[Object modeling scripts]

————

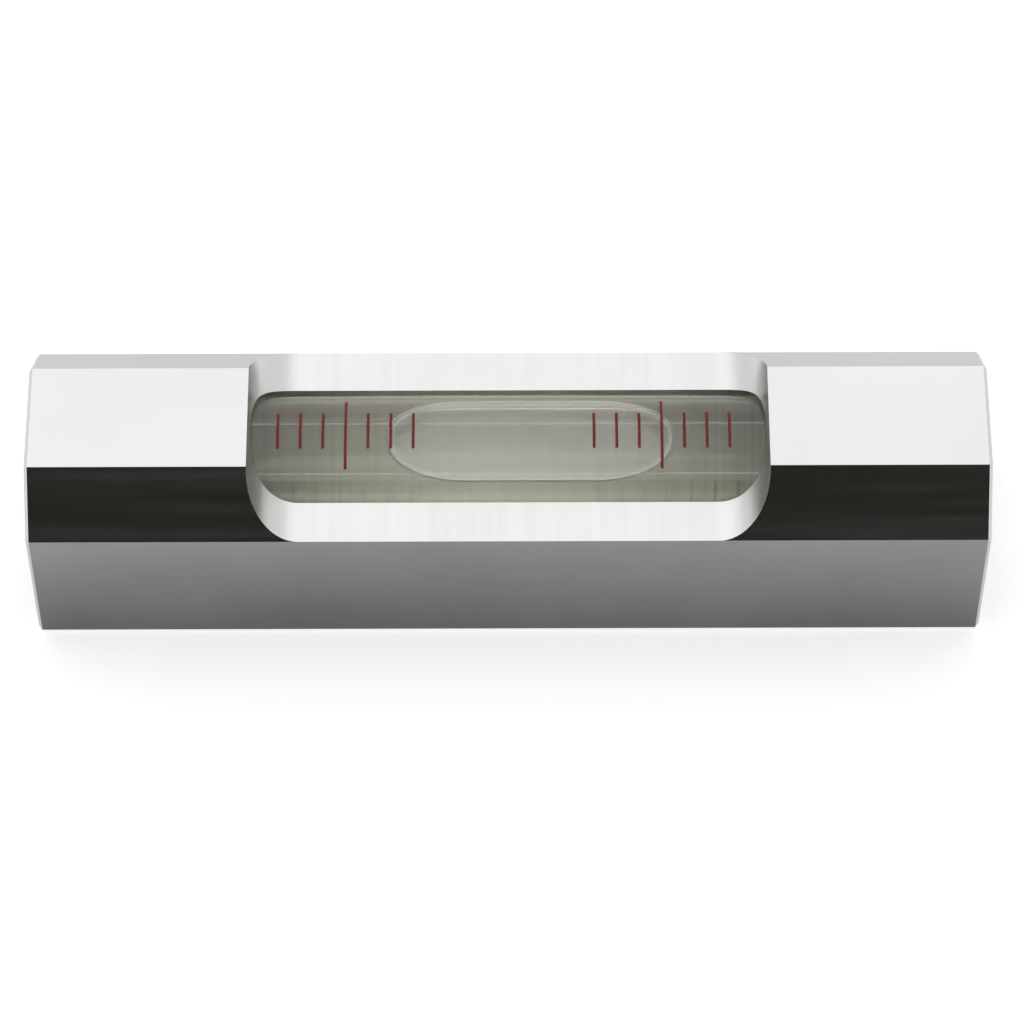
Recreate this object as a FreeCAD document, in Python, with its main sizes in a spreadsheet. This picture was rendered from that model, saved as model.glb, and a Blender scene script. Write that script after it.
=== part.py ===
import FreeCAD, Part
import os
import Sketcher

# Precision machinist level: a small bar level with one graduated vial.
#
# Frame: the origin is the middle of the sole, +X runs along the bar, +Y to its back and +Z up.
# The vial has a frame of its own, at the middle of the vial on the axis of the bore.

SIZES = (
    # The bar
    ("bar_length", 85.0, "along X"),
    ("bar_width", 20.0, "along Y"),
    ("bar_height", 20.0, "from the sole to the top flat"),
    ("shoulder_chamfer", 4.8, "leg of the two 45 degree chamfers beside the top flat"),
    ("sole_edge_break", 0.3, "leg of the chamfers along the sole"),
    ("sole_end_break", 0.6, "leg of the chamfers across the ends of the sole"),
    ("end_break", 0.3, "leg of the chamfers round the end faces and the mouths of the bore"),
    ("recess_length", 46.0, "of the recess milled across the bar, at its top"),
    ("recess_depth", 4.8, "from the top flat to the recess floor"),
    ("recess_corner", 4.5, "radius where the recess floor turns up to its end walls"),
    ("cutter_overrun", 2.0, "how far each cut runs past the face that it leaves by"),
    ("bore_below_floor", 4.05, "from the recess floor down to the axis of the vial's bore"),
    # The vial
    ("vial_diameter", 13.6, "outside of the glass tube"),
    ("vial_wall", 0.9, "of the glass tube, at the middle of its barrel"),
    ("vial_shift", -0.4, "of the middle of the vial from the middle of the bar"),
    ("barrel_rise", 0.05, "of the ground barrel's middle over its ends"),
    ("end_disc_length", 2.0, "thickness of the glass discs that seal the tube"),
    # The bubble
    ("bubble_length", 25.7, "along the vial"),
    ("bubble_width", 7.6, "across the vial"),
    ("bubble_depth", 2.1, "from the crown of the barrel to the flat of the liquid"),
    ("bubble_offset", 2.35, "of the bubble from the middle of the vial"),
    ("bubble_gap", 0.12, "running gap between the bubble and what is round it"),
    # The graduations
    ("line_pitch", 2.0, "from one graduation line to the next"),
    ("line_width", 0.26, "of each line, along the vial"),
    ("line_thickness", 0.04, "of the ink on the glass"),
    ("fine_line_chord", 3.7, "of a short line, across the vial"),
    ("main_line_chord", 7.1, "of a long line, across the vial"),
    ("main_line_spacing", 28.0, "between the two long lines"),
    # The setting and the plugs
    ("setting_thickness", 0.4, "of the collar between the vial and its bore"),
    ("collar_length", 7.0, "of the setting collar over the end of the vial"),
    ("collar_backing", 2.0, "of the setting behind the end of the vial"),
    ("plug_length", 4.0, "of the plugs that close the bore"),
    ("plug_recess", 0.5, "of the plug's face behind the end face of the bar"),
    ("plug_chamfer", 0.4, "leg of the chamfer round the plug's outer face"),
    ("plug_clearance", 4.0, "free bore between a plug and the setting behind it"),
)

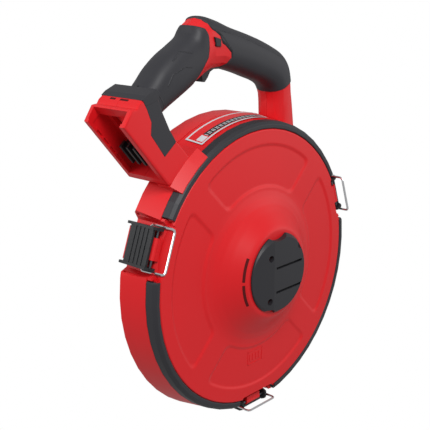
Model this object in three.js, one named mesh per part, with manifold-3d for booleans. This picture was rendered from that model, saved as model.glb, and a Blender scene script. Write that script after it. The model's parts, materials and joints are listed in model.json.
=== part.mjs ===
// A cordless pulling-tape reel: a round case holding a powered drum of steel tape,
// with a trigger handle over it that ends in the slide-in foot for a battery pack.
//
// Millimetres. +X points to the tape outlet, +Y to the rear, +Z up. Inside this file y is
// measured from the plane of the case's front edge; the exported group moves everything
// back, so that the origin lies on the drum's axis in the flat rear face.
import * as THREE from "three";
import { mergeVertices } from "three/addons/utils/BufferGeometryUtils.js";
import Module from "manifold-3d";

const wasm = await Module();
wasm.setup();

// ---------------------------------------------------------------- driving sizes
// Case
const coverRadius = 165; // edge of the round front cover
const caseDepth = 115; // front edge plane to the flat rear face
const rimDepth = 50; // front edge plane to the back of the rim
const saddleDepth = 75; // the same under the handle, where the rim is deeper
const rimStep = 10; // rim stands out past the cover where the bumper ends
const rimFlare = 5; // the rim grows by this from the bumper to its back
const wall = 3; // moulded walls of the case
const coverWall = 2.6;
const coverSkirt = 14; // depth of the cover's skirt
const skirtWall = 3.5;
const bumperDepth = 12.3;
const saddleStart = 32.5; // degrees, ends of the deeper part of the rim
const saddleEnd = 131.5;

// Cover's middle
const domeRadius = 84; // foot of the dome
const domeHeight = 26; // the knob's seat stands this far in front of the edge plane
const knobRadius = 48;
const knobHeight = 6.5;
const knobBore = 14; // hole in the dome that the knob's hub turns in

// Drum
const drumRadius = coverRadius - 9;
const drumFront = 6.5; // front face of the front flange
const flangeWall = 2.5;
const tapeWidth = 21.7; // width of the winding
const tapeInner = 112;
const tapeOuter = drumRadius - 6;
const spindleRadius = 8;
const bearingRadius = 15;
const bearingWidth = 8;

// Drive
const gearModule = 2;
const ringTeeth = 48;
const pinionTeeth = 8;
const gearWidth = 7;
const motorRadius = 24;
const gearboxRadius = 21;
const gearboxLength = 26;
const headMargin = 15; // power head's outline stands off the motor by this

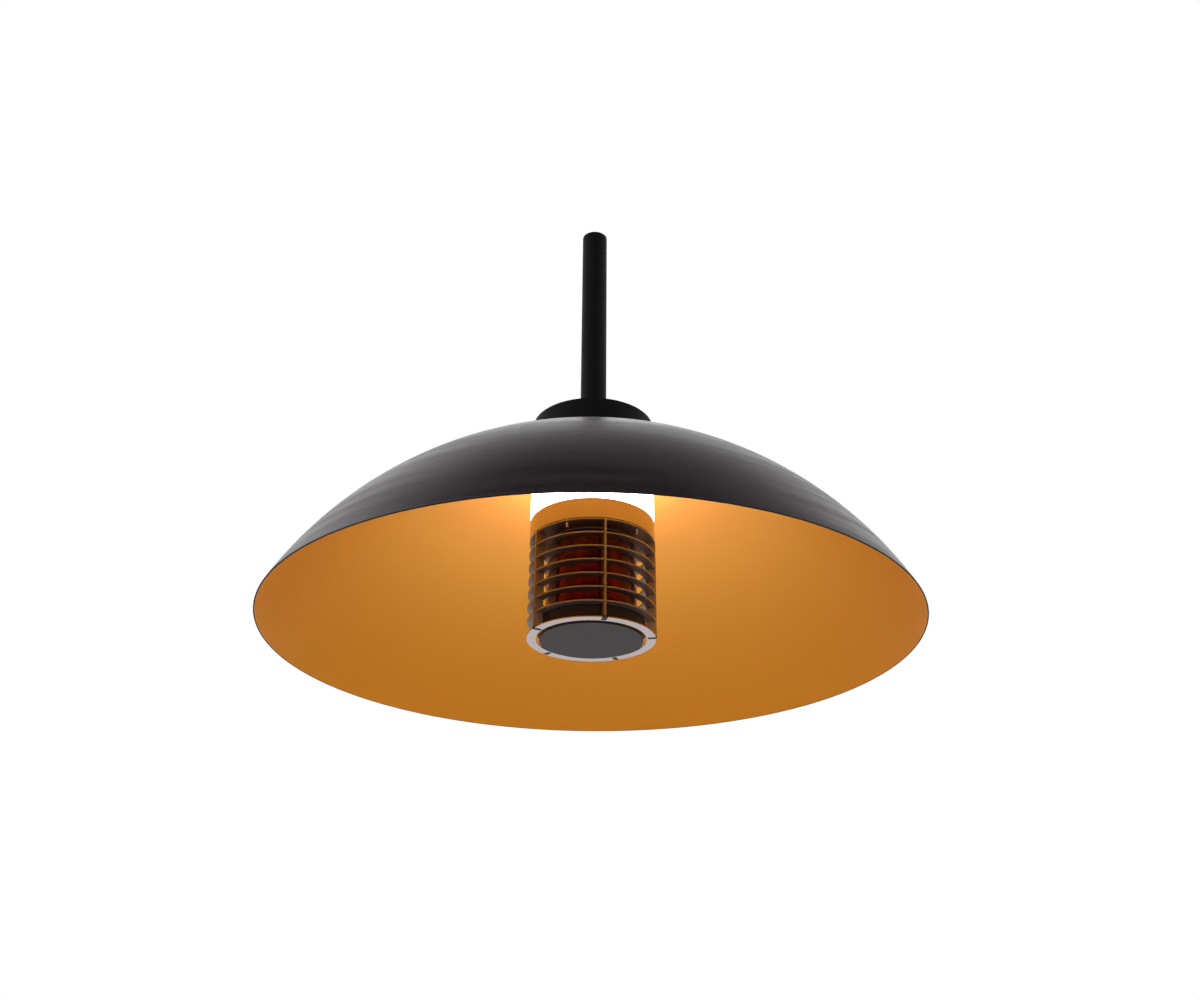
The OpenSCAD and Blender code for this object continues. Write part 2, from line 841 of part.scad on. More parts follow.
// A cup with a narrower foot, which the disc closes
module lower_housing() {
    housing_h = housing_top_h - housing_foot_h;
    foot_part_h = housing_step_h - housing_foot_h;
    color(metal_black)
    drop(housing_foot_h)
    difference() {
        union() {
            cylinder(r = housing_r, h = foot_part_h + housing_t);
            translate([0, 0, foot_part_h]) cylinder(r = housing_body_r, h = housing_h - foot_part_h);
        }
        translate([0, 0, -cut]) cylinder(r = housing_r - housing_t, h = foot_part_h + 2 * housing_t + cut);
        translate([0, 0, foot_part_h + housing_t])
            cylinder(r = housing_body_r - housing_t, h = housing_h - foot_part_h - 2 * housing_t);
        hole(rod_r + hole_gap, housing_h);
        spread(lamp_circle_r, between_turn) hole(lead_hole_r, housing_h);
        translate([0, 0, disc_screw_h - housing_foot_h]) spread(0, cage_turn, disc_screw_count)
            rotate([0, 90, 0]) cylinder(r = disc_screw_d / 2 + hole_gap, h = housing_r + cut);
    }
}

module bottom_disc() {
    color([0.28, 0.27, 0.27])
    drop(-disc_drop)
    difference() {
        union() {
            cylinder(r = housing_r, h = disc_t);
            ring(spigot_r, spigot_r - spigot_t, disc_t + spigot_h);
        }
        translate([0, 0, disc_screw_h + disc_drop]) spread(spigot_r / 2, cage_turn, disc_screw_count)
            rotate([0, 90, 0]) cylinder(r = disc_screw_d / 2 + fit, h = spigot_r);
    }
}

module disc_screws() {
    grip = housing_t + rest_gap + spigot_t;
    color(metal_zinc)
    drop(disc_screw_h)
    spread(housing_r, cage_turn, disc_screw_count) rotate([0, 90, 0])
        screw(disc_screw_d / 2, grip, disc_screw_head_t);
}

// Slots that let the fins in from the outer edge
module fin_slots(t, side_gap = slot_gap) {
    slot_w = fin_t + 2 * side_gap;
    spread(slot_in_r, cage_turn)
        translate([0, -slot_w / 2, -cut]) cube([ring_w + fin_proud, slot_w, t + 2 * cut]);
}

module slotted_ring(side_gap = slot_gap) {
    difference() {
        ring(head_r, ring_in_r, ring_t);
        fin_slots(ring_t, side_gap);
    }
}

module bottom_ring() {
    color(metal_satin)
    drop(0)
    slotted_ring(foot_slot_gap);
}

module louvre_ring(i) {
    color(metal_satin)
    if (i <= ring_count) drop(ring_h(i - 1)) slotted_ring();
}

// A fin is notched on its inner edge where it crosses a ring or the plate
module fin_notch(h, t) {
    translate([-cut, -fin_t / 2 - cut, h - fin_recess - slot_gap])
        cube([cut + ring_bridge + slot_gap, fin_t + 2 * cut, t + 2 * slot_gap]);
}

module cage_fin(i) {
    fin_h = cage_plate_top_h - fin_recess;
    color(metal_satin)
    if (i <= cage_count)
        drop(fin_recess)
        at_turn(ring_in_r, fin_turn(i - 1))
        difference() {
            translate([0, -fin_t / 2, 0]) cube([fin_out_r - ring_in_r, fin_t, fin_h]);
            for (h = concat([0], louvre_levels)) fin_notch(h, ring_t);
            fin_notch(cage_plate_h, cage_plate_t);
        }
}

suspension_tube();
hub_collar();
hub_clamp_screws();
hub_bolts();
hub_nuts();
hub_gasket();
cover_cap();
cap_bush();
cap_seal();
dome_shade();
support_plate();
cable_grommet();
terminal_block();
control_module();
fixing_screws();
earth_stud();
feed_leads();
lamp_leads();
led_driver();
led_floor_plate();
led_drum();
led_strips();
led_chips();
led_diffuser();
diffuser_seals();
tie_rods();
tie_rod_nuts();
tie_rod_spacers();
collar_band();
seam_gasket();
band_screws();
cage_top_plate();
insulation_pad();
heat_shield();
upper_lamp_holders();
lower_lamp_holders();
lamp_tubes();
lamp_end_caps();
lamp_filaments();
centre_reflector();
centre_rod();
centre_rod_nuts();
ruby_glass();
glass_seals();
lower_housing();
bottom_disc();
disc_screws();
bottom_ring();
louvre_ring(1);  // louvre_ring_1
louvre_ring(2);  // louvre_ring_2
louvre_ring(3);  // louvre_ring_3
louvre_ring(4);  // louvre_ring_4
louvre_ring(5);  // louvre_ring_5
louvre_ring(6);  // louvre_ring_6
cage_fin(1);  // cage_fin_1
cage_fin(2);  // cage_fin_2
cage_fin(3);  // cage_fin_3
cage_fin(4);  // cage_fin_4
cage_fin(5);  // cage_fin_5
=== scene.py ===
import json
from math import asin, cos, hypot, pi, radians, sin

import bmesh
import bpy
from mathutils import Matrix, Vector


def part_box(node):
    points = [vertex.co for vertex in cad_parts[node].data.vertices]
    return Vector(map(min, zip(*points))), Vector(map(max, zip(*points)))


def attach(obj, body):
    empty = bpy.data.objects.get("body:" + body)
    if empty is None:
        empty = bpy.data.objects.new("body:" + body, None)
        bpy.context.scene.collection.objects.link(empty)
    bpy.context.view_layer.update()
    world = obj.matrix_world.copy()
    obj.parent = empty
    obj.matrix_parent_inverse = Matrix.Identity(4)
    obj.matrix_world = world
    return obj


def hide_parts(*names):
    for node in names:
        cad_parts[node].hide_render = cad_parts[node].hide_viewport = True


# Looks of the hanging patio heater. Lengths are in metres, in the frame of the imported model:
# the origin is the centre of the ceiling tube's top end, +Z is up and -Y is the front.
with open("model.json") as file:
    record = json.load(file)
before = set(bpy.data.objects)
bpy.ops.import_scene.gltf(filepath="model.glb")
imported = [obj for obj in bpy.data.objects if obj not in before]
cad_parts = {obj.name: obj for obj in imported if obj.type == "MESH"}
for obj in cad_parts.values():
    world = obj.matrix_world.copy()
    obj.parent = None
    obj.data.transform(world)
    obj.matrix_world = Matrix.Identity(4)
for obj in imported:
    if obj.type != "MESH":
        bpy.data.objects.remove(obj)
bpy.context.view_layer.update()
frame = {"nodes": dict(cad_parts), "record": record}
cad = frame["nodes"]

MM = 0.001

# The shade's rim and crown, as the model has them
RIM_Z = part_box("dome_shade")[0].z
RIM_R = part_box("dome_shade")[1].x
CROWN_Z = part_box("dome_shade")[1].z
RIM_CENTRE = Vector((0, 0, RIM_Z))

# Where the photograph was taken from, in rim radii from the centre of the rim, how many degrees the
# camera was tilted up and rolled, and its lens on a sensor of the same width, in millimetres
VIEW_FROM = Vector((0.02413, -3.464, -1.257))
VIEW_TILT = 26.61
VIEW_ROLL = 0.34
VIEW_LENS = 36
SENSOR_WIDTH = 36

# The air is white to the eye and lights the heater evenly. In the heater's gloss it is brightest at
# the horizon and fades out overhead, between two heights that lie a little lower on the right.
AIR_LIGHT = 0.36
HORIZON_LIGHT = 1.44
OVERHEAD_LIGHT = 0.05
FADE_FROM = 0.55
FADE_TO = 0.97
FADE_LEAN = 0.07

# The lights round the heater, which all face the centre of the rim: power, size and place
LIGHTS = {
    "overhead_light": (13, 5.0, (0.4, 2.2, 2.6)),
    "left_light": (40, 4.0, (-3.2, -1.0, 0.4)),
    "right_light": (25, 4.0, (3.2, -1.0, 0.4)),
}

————

_Task instructions:_ The lines above from the one containing "suspension_tube();" through the one containing "record = json.load(file)" are to be set down exactly, and no others.

_Answer to this exercise:_
suspension_tube();
hub_collar();
hub_clamp_screws();
hub_bolts();
hub_nuts();
hub_gasket();
cover_cap();
cap_bush();
cap_seal();
dome_shade();
support_plate();
cable_grommet();
terminal_block();
control_module();
fixing_screws();
earth_stud();
feed_leads();
lamp_leads();
led_driver();
led_floor_plate();
led_drum();
led_strips();
led_chips();
led_diffuser();
diffuser_seals();
tie_rods();
tie_rod_nuts();
tie_rod_spacers();
collar_band();
seam_gasket();
band_screws();
cage_top_plate();
insulation_pad();
heat_shield();
upper_lamp_holders();
lower_lamp_holders();
lamp_tubes();
lamp_end_caps();
lamp_filaments();
centre_reflector();
centre_rod();
centre_rod_nuts();
ruby_glass();
glass_seals();
lower_housing();
bottom_disc();
disc_screws();
bottom_ring();
louvre_ring(1);  // louvre_ring_1
louvre_ring(2);  // louvre_ring_2
louvre_ring(3);  // louvre_ring_3
louvre_ring(4);  // louvre_ring_4
louvre_ring(5);  // louvre_ring_5
louvre_ring(6);  // louvre_ring_6
cage_fin(1);  // cage_fin_1
cage_fin(2);  // cage_fin_2
cage_fin(3);  // cage_fin_3
cage_fin(4);  // cage_fin_4
cage_fin(5);  // cage_fin_5
=== scene.py ===
import json
from math import asin, cos, hypot, pi, radians, sin

import bmesh
import bpy
from mathutils import Matrix, Vector


def part_box(node):
    points = [vertex.co for vertex in cad_parts[node].data.vertices]
    return Vector(map(min, zip(*points))), Vector(map(max, zip(*points)))


def attach(obj, body):
    empty = bpy.data.objects.get("body:" + body)
    if empty is None:
        empty = bpy.data.objects.new("body:" + body, None)
        bpy.context.scene.collection.objects.link(empty)
    bpy.context.view_layer.update()
    world = obj.matrix_world.copy()
    obj.parent = empty
    obj.matrix_parent_inverse = Matrix.Identity(4)
    obj.matrix_world = world
    return obj


def hide_parts(*names):
    for node in names:
        cad_parts[node].hide_render = cad_parts[node].hide_viewport = True


# Looks of the hanging patio heater. Lengths are in metres, in the frame of the imported model:
# the origin is the centre of the ceiling tube's top end, +Z is up and -Y is the front.
with open("model.json") as file:
    record = json.load(file)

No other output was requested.